最近読んだ本に、フランス小説の短編でギ・ド・モーパッサンの「首飾り」と言う小説があります。「庶民の家に生まれた美女は不運で、美女は金持ちの家に生まれなければならない」と世間では受け止められているとモーパッサンは冒頭から皮肉を始めます。
マルチドは安月給とりの家に生まれた美女でしたが、低い身分であったために下級役人ロワゼルと結婚することになります。気位の高い美貌を鼻にかけた性格のマルチドにはそれが不満でなりません。自ら着飾りたくてもそれを満たす収入がないのでマルチドの生活は質素そのものでした。それでも内心は欲望でめらめらしています。毎日大富豪になったらと空想ばかりしています。
夫のロワゼルはそんなマルチドとの生活をとても満足して気に入っており惜しみなく愛情を注いでいます。華やかな場に出て注目を浴びたい妻のために、苦労して舞踏会の招待状を手に入れますが、舞踏会にきて行くドレスがありません。シンデレラなら魔法使いのおばあさんがドレスとかぼちゃの馬車とガラスの靴をレンタル期間限定で出してくれるのですが、ロワベルは安月給の役人です。
猟銃を買うためにためておいた400フランのお金をはたいて、マルチドのためにドレスを買います。それとて決して舞踏会でひけらかせるほど上等なものではありませんが、彼の親族の中でももっとも高級なドレスでした。
マルチドには舞踏会につけていくアクセサリーもありません。幸運なことに彼女にはフォレスチエ夫人という富豪の友人がいました。マルチドは彼女からダイヤをちりばめた首飾りを借りることに成功しました。
着飾ったマルチドは舞踏会に行き、その美貌とエレガントさと愛らしさで舞踏会に出席していた男性諸子はもちろん大臣の注目まで浴びました。マルチドにとってまさに夢の中の出来事のようで、彼女はこのひと時に酔いしれました。夫のロワゼルもそんな可憐な妻を持ったことに満足していました。
家に帰りドレスを脱いで、マルチドはとんでもないことに気がつきます。先ほどまであったはずのダイヤの首飾りがなくなっています。
マルチドとロワゼルは弁償のために同じ首飾りを探し回りますがなかなか見つかりません。ようやく紛失したものと同じ首飾りを見つけたのですが、その値段たるや3万6千フラン。
夫のロワゼルは親から譲り受けた遺産全てとあちこちから金を借りまくり、なくした首飾りと同じ物を買い、フォレスチエ夫人に無事返すことができました。この日からマルチドとロワゼルの赤貧洗う借金返済の日々が始まります。

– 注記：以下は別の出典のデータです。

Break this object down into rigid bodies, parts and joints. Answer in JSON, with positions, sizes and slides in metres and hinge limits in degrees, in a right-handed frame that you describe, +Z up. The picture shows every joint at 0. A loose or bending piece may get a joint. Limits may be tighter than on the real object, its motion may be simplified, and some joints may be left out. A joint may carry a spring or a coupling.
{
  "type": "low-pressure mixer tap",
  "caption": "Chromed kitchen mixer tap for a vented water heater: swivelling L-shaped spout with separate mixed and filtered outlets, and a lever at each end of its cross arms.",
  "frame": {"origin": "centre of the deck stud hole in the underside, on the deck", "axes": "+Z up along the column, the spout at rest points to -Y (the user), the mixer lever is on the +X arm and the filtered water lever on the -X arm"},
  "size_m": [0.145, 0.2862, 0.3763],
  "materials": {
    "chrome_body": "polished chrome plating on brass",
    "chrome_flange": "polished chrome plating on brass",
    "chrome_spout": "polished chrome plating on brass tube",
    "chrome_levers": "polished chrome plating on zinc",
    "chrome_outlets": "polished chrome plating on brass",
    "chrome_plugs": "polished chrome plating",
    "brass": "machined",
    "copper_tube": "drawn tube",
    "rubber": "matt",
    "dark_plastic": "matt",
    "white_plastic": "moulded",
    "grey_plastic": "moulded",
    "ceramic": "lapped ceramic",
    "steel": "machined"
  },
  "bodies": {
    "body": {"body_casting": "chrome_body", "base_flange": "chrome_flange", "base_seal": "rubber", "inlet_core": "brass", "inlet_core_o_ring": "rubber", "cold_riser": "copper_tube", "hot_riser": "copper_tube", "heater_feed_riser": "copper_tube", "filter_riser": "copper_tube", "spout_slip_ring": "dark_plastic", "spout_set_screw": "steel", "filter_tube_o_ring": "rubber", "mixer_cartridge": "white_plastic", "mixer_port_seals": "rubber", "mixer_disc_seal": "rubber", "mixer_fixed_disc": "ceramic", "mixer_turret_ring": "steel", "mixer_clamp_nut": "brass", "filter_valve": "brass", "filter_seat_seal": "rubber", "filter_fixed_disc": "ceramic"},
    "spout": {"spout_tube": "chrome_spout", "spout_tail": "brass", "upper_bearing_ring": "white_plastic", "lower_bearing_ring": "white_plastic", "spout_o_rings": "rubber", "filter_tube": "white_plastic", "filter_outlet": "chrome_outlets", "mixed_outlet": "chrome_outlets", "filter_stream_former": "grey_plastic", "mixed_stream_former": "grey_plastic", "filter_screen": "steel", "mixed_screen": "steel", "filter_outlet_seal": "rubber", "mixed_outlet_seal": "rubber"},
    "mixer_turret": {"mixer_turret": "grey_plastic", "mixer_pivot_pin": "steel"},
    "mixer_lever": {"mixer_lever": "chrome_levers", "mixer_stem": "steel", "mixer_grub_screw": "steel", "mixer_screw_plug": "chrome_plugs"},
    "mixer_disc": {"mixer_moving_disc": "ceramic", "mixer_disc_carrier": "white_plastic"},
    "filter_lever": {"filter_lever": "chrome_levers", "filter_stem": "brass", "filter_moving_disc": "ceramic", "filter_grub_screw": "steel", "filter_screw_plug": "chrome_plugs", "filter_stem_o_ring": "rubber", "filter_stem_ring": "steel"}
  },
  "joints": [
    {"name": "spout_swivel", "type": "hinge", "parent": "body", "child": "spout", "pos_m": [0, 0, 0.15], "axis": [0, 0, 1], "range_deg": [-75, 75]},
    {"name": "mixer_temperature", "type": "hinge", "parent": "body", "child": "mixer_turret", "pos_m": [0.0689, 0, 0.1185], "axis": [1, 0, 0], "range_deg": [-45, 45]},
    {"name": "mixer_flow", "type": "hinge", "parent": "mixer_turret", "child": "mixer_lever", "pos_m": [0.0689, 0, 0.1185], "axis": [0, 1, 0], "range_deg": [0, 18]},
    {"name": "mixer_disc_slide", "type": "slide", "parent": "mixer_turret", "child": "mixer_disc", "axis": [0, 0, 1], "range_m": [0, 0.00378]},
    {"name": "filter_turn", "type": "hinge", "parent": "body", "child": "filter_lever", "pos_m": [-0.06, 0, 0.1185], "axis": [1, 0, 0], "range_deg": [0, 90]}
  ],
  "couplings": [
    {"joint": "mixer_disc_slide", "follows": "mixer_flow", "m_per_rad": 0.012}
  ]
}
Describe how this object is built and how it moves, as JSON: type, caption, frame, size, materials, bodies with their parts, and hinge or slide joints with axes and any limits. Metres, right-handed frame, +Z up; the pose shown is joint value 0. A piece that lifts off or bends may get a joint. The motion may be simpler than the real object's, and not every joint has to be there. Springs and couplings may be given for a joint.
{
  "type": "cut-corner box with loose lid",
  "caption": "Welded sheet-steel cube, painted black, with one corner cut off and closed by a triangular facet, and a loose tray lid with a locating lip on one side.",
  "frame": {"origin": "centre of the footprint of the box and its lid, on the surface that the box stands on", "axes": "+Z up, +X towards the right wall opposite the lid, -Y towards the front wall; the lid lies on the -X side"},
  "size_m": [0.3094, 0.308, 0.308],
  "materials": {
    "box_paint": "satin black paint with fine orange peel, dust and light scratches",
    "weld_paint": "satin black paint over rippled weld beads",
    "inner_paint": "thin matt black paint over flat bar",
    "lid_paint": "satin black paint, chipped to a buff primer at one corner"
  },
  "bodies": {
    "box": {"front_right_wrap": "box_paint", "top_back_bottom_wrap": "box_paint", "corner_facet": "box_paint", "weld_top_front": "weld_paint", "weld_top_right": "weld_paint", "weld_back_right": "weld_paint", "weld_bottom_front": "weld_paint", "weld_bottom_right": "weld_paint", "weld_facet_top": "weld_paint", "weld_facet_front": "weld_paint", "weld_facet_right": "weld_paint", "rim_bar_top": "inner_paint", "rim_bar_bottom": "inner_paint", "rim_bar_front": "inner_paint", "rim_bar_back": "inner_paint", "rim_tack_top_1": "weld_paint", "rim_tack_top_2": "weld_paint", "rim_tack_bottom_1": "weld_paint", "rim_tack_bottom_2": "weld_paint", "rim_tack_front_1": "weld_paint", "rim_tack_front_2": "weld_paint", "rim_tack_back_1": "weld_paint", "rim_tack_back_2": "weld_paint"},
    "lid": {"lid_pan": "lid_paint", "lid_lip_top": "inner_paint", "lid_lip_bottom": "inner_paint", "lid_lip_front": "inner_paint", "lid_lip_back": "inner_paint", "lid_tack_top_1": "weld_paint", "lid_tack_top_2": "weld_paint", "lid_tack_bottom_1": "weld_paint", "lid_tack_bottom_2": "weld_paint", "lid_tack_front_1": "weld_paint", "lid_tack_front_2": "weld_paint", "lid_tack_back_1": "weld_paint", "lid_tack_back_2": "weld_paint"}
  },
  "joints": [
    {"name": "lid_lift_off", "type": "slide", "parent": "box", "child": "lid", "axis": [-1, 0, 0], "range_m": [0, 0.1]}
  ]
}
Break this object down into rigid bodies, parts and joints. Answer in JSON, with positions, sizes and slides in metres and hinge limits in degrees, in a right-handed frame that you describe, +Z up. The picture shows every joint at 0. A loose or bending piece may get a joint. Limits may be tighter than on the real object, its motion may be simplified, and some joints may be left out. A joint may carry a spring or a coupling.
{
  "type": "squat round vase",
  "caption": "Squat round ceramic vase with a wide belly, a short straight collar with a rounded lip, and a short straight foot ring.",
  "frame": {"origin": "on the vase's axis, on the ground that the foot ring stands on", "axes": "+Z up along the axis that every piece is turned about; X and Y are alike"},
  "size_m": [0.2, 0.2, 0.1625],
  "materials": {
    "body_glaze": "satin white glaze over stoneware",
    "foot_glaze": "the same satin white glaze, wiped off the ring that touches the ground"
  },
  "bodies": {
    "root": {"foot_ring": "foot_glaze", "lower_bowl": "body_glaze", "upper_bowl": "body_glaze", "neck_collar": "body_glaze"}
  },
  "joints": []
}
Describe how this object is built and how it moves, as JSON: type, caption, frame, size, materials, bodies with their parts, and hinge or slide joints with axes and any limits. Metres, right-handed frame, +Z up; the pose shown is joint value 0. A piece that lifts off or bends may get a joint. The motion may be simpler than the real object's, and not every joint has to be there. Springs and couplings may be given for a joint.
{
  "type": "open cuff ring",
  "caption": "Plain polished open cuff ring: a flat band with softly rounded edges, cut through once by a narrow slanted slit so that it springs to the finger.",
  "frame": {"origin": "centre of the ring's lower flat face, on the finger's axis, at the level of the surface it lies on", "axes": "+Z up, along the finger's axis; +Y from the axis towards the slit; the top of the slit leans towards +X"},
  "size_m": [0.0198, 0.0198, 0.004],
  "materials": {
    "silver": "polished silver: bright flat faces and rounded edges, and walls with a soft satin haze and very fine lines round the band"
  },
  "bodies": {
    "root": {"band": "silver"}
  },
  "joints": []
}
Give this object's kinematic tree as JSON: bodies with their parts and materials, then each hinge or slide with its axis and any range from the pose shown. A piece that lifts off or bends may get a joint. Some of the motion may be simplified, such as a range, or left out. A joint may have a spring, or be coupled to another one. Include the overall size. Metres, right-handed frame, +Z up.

夫婦は屋根裏部屋に住み爪に火を灯すつましい暮らしをし、身を粉にして働き続けること10年。美女マルチドは自分の容姿のことや身なりのことなどまったく気にしないたくましい女性になっていました。10年がかりで借金を返し終わり、街の中で偶然にフォレスチエ夫人に会います。
マルチドは実は借りた首飾りをなくしてしまいよく似たものを買って返したこと、そのために多額の借金を背負い、ようやく返し終えたことを誇らしく告げます。言われたフォレスチエ夫人にも隠していた秘密がありました。マルチドに貸した首飾りは実はイミテーションで500フラン程度のものだったのです。それを聞いたマルチドですが、自分の成し遂げた人生とその誇りを思うともはやそんなことはたいしたことではありませんでした。
イミテーションの首飾りをなくしたがために全ての財産を失い、10年も質素極まりない借金生活をして本物のダイヤの首飾りを買って返したマルチドの人生は何だったのだろう?という疑問以前に、この艱難で精神的に著しく成長したマルチドもまた印象的です。
いろいろ考えるべきテーマの多い小説です。会員女性達に読ませて見たい小説です。どんな反応が出るだろう?「ロシア女性を首飾りのように考えている日本男性」などと皮肉を言われるでしょうか?まあ、イミテーション見たいな女性もいますから。
影が薄いけれども、派手好きな妻の夢のためにあまりにも多くを失った夫のロワゼルも奥深い人間だと思います。
バブル崩壊以降失われた10年だ20年だと迷走している日本ですが、イミテーションの首飾りの賠償に四苦八苦しているように思えてしまいます。これで人格的に成長できれば良いけれど、ばら撒き手当てを当て込んで人格は単に陥っているような情けなさも感じます。